NVCC Compilation Parameter Optimization
Table 1 lists the compilation options that greatly affect the GPU computing performance. You can add them during compilation for optimization.
Compilation Option |
Description |
|---|---|
-gencode;arch=compute_xx,code=sm_xx |
Specifies the GPU type and architecture to obtain better compatibility and performance. For example, the typical configuration of A100 is -gencode;arch=compute_80,code=sm_80. |
--ftz=false/true |
Indicates whether to set the minimum value to 0 to reduce calculation. The default value is false. |
--prec-sqrt=true/false |
Indicates whether to use the precise square root function. The default value is true. |
--prec-div=true/false |
Indicates whether to use precise division. The default value is true. |
--fmad=true/false |
Indicates whether to enable the fused multiply-add (FMA) operation.

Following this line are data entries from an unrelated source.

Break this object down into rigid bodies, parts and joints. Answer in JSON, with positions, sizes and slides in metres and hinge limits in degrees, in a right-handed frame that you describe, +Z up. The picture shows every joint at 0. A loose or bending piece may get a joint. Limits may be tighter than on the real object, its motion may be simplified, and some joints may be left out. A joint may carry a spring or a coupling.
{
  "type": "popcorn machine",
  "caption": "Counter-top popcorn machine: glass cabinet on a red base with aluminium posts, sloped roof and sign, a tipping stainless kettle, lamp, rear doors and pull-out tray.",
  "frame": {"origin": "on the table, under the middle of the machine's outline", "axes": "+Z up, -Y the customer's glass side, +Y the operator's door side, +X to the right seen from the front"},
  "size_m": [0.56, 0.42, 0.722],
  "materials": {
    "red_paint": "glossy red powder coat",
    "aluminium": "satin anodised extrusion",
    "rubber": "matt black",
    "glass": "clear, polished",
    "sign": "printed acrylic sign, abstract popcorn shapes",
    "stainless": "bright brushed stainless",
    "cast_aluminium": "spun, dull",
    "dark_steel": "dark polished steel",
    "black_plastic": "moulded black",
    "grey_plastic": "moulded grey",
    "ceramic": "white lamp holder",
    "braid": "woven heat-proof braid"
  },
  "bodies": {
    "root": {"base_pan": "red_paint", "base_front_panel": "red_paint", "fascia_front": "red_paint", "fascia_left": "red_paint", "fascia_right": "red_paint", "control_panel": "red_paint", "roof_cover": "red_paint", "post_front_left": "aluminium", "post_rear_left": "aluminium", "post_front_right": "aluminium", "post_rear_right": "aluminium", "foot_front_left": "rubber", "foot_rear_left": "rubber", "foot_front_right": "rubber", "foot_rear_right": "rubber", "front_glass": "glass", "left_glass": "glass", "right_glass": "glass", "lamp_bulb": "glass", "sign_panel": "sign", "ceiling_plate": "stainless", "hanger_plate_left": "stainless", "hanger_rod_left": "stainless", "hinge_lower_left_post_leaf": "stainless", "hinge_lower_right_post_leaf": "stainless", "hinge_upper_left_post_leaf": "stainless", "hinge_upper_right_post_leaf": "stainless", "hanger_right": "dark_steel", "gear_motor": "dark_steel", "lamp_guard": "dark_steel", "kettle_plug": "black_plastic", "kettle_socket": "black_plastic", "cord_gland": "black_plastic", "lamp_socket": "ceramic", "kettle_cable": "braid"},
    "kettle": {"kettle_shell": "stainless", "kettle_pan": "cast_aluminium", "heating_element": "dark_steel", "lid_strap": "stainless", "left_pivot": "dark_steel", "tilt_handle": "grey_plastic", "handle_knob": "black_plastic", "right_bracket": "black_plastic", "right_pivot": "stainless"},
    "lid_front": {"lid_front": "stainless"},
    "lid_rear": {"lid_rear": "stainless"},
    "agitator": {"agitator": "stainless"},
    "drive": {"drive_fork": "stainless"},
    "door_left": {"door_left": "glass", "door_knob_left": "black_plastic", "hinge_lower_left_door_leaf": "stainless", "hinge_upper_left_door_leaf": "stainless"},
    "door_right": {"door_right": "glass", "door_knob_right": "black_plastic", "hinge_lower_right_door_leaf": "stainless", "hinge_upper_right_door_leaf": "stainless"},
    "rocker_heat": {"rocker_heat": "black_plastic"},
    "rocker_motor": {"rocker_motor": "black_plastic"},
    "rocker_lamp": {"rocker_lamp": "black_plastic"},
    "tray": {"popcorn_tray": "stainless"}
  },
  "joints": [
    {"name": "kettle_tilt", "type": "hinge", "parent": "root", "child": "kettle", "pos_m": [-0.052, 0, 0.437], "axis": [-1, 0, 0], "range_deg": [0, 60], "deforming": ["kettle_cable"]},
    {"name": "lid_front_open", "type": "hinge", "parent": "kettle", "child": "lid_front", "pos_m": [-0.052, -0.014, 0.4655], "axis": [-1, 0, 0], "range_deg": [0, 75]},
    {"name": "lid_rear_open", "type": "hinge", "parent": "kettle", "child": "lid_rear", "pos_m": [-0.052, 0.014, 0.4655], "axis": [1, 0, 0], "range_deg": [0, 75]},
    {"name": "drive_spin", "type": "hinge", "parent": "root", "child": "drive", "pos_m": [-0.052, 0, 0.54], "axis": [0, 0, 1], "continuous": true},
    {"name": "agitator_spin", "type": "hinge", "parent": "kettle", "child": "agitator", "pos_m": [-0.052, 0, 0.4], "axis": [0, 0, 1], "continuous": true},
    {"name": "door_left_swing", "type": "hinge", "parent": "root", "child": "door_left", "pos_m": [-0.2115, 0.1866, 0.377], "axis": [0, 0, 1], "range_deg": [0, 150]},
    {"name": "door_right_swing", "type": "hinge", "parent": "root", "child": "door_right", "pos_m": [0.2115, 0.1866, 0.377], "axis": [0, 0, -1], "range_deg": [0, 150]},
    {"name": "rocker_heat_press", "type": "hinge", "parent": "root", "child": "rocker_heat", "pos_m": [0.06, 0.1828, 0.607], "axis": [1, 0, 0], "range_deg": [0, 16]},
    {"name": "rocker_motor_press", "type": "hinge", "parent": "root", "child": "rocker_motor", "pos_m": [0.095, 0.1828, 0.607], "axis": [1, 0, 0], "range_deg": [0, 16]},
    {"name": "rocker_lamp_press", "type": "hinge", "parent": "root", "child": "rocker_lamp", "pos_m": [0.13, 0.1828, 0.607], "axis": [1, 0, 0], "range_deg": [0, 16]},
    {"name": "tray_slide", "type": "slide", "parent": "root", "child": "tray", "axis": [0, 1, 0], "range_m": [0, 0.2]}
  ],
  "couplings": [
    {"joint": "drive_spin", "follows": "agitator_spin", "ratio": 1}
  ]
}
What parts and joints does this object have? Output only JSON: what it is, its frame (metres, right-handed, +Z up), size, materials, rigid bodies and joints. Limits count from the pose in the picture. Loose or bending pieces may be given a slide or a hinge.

The default value is true. |
--use_fast_math |
Indicates whether to enable the fast calculation mode. If it is enabled, it is equivalent to setting --ftz=true, --prec-div=false, --prec-sqrt=false, and --fmad=true. |
-O 0 1 2 3 4 |
Indicates the code optimization level. O0 indicates that no optimization is performed. The optimization operations increase from O1 to O4. O4 is recommended. |
-Xptxas -allow-expensive-optimizations |
Indicates optimization using the maximum resources. |
-Xptxas -dlcm=ca/cg |
Indicates whether to enable the L1 cache. ca indicates that the L1 cache is enabled, and cg indicates that the L1 cache is disabled. The default value is ca. |